Sweet is the breath of morn, her rising sweet,
With charm of earliest birds; pleasant the sun,
When first on this delightful land he spreads
His orient beams, on herbs, tree, fruit, and flow'r,
Glist'ning with dew; fragrant the fertile earth
After soft showers; and sweet the coming on
Of grateful evening mild, and silent night
With this her solemn bird, and this fair moon,
And these the gems of heav'n, her starry train.
But neither breath of morn, when she ascends
With charm of earliest bird, nor rising sun
On this delightful land, nor herb, fruit, flow'r,
Glist'ning with dew, nor fragrance after showers,
Nor grateful evening mild, nor silent night,
With this her solemn bird, nor walk by moon
Or glitt'ring starlight, without thee is sweet.

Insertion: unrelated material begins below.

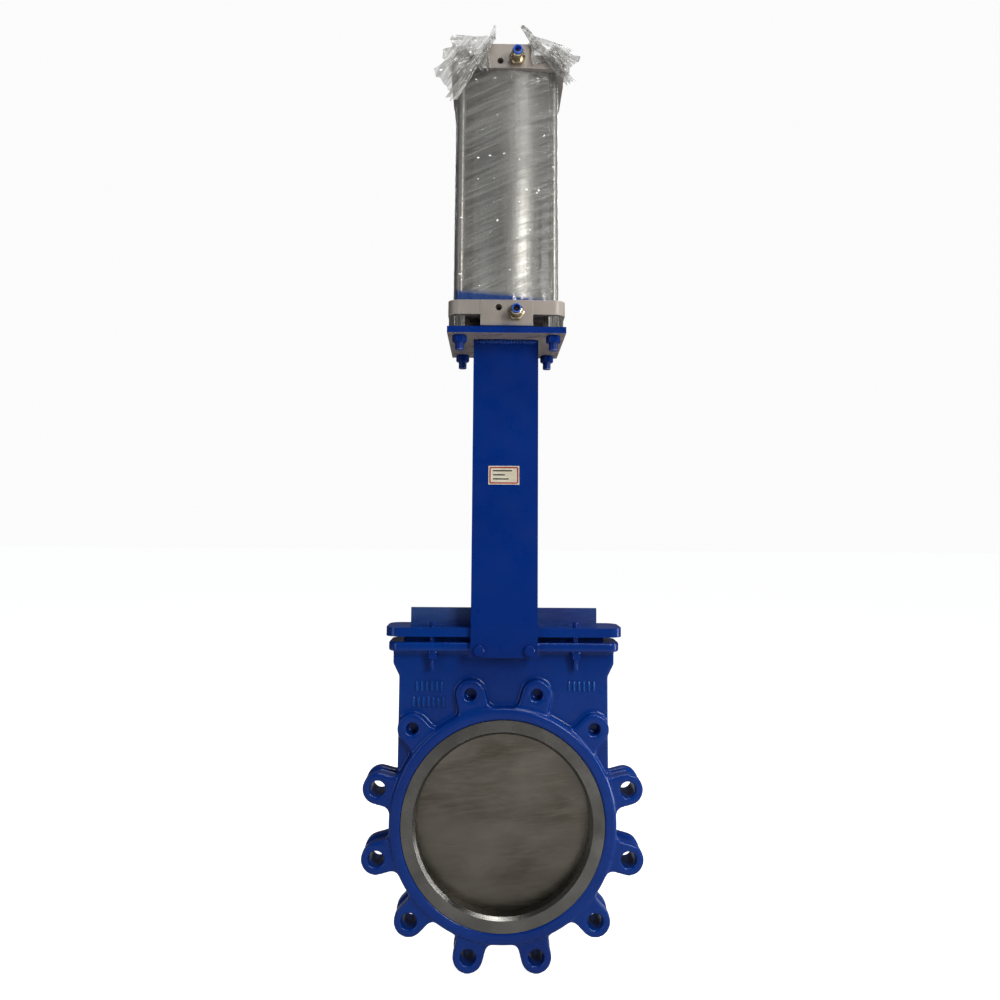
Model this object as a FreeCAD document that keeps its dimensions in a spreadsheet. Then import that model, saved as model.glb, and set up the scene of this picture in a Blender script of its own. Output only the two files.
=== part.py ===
import FreeCAD, Part
import math
import os
import re
import Sketcher

# Pneumatic lugged knife gate valve, nominal bore 350 mm (14 in), flange drilling class 150.
# Frame: origin at the centre of the bore on the gate's middle plane, +X to the right,
# -Y towards the inlet flange, +Z up along the gate's travel. Millimetres. Gate closed.

DOC = FreeCAD.newDocument("knife_gate_valve")
NODES = []

DIMENSIONS = {
    # Fits and clearances
    "thread_fit": 0.1,
    "rod_fit": 0.1,
    "running_gap": 0.1,
    "seal_fit": 0.2,
    "bolt_clearance": 1.0,
    # Pipe interface
    "face_to_face": 76.2,
    "raised_face_dia": 412.8,
    "bolt_circle": 476.25,
    "bolt_hole": 28.6,
    "tapped_hole": 22.2,
    "tapped_depth": 21.0,
    "thread_mouth": 1.5,
    "bore_dia": 320.0,
    # Body casting
    "lug_depth": 65.2,
    "lug_layer": 22.0,
    "lug_end_dia": 55.0,
    "lug_web_dia": 47.0,
    "hub_dia": 417.0,
    "web_hub_dia": 411.0,
    "lug_blend": 15.0,
    "chest_depth": 40.0,
    "chest_width": 391.0,
    "chest_shoulder_width": 414.0,
    "chest_shoulder_low": 262.0,
    "chest_shoulder_high": 285.0,
    "flange_low": 310.0,
    "flange_high": 327.0,
    "flange_length": 430.0,
    "flange_depth": 90.0,
    "flange_corner": 22.0,
    "pad_width": 124.0,
    "pad_low": 303.0,
    "slot_width": 362.0,
    "slot_depth": 14.0,
    "box_low": 292.0,
    "box_length": 376.6,
    "box_depth": 31.6,
    # Seats
    "ring_dia": 372.0,
    "ring_nose_dia": 356.0,
    "ring_ledge": 10.0,
    "ring_recess": 0.6,
    "ring_face_dia": 330.0,
    "ring_chamfer": 6.0,
    "ring_fit": 0.2,
    "seat_gap": 0.2,
    "seat_seal_outer": 346.0,
    "seat_seal_inner": 332.0,
    "seat_seal_depth": 7.0,
    "seat_seal_proud": 0.05,
    # Gate
    "gate_width": 353.0,
    "gate_thick": 10.0,
    "gate_top": 387.0,
    "guide_low": 5.0,
    "guide_length": 280.0,
    "guide_gap": 0.4,
    # Gland
    "gland_low": 337.5,
    "gland_thick": 16.5,
    "gland_length": 440.0,
    "nose_low": 323.0,
    "nose_length": 376.0,
    "nose_depth": 31.0,
    "packing_height": 10.0,
    "packing_gate_gap": 0.3,
    "window_gap": 1.0,
    "stud_dia": 10.0,
    "stud_span_long": 267.0,
    "stud_span_deep": 64.0,
    "stud_low": 277.0,
    "stud_high": 364.0,
    "stud_nut_flats": 17.0,
    "stud_nut_height": 12.0,
    "stud_washer_dia": 21.0,
    "stud_washer_thick": 2.5,
    # Yoke
    "yoke_width": 123.5,
    "yoke_plate": 8.0,
    "yoke_inner": 92.0,
    "yoke_low": 301.5,
    "yoke_high": 896.0,
    "top_plate": 220.0,
    "top_plate_thick": 12.0,
    "pilot_dia": 75.0,
    "yoke_bolt_dia": 12.0,
    "yoke_bolt_span": 92.6,
    "yoke_bolt_level": 314.5,
    "yoke_bolt_flats": 18.0,
    "yoke_bolt_head": 8.0,
    "yoke_bolt_depth": 20.0,
    "drill_tip": 4.0,
    "tie_hole_gap": 1.5,
    "plate_label_width": 58.0,
    "plate_label_height": 35.0,
    "plate_label_thick": 0.8,
    "plate_label_level": 637.0,
    "plate_label_shift": 2.5,
    # Cylinder
    "cap_side": 220.0,
    "cap_corner": 20.0,
    "cap_height": 48.0,
    "cap_slab": 26.5,
    "cap_block": 97.0,
    "cap_step": 1.0,
    "cap_seat": 910.0,
    "barrel_low": 958.0,
    "barrel_length": 453.0,
    "barrel_bore": 200.0,
    "barrel_wall": 3.0,
    "barrel_groove": 3.0,
    "spigot_height": 8.0,
    "o_ring_start": 2.4,
    "o_ring_width": 3.2,
    "o_ring_depth": 3.5,
    "rod_dia": 40.0,
    "rod_thread": 36.0,
    "tie_dia": 16.0,
    "tie_span": 175.0,
    "tie_low": 868.0,
    "tie_nut_flats": 32.0,
    "tie_proud": 6.0,
    "top_nut_height": 16.0,
    "mount_nut_flats": 24.0,
    "mount_nut_height": 14.0,
    "pilot_low": 886.0,
    "cushion_dia": 66.0,
    "cushion_depth": 40.0,
    "cushion_seal_dia": 76.0,
    "cushion_seal_length": 6.0,
    "bush_dia": 48.0,
    "bush_low": 892.0,
    "bush_length": 24.0,
    "bush_fit": 0.02,
    "bush_hole_length": 30.0,
    "rod_seal_height": 5.0,
    "seal_dia": 52.0,
    "lower_port_offset": 24.0,
    "upper_port_offset": 18.0,
    "port_side": 17.0,
    "port_dia": 13.0,
    "port_thread": 20.0,
    "port_thread_depth": 16.0,
    "port_stop": 20.0,
    "needle_offset": 14.0,
    "needle_side": 15.0,
    "needle_dia": 9.0,
    "needle_depth": 46.0,
    "needle_fit": 0.12,
    "needle_well": 12.0,
    "needle_well_dia": 13.0,
    "needle_head": 14.0,
    "needle_tip_dia": 2.0,
    "needle_tip_length": 12.0,
    "slit_width": 1.2,
    "slit_depth": 2.2,
    # Piston and rod
    "piston_low": 971.0,
    "piston_length": 56.0,
    "piston_dia": 199.2,
    "piston_core": 28.0,
    "piston_hub_dia": 132.0,
    "piston_bevel": 6.0,
    "piston_land": 12.0,
    "piston_groove": 6.0,
    "piston_seal_width": 8.0,
    "piston_seal_gap": 0.08,
    "wear_width": 14.0,
    "wear_depth": 3.0,
    "piston_nut_flats": 38.0,
    "piston_nut_height": 18.0,
    "rod_entry": 34.0,
    "rod_chamfer": 2.0,
    "rod_thread_run": 30.0,
    "rod_tail": 26.0,
    "collar_dia": 60.0,
    "collar_length": 30.0,
    "top_collar_length": 40.0,
    "collar_bore": 46.0,
    "clevis_low": 359.0,
    "clevis_high": 440.0,
    "clevis_width": 84.0,
    "clevis_depth": 50.0,
    "clevis_floor": 393.0,
    "clevis_corner": 6.0,
    "clevis_gap": 0.2,
    "clevis_thread_depth": 36.0,
    "pin_dia": 14.0,
    "pin_span": 44.0,
    "pin_level": 374.0,
    "pin_fit": 0.2,
    "pin_flats": 21.0,
    "pin_head": 8.5,
    "pin_nut_height": 11.0,
    "pin_tail": 15.0,
    "lock_nut_height": 18.0,
    "lock_nut_flats": 55.0,
    # Push-in fittings for the air tube
    "tube_dia": 12.0,
    "tube_fit": 0.3,
    "tube_seat_depth": 20.0,
    "air_way": 8.0,
    "socket_wall": 1.6,
    "socket_depth": 12.0,
    "stem_length": 15.0,
    "fitting_reach": 33.0,
    "fitting_hex": 27.0,
    "fitting_hex_length": 11.0,
    "fitting_barrel_dia": 21.0,
    "fitting_chamfer": 1.5,
    "release_dia": 17.0,
    "release_proud": 5.0,
    "release_seat": 7.4,
    "release_length": 14.2,
    "release_neck": 9.0,
    "release_flare": 0.8,
    "release_round": 1.0,
    # Packing film round the cylinder
    "film_thick": 1.0,
    "film_side": 209.0,
    "film_corner": 35.0,
    "film_gap": 1.0,
    "bunch_inner": 50.0,
    "bunch_width": 74.0,
    "bunch_depth": 16.0,
    "bunch_low": 1355.0,
    "bunch_height": 120.0,
    "bunch_gap": 1.5,
    "bunch_round": 6.0,
}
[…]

PARADISE LOST.-Book IV 1. 634. The repetitions in Homer, which are frequent, have been the occasion of much criticism. Suppose we were at a loss about the reason, might not taste be sufficient to justify them? At the same time, we are at no loss about the reason; they evidently make the narration dramatic, and have an air of truth, by making things appear as passing in our sight. But such repetitions are unpardonable in a didactic poem. In one of Hesiod's poems of that kind, a long passage occurs twice in the same chapter.

A concise comprehensive style is a great ornament in narration; and superfluity of unnecessary words, no less than of circumstances, a great nuisance. A judicious selection of the striking circumstances, clothed in a nervous style, is delightful. In this style, Tacitus excels all writers ancient and modern.

After Tacitus, Ossian in that respect justly merits the place of distinction. . One cannot go wrong for examples in any part of the book; and at the first opening the following instance meets the eye:

Nathos clothed his limbs in shining, steel. The stride of the chief is lovely; the joy of his eye terrible. The wind rustles in his hair. Carthula is silent at his side: her look is fixed on the chief. Striving to hide the rising sigh, two tears swell in her eye.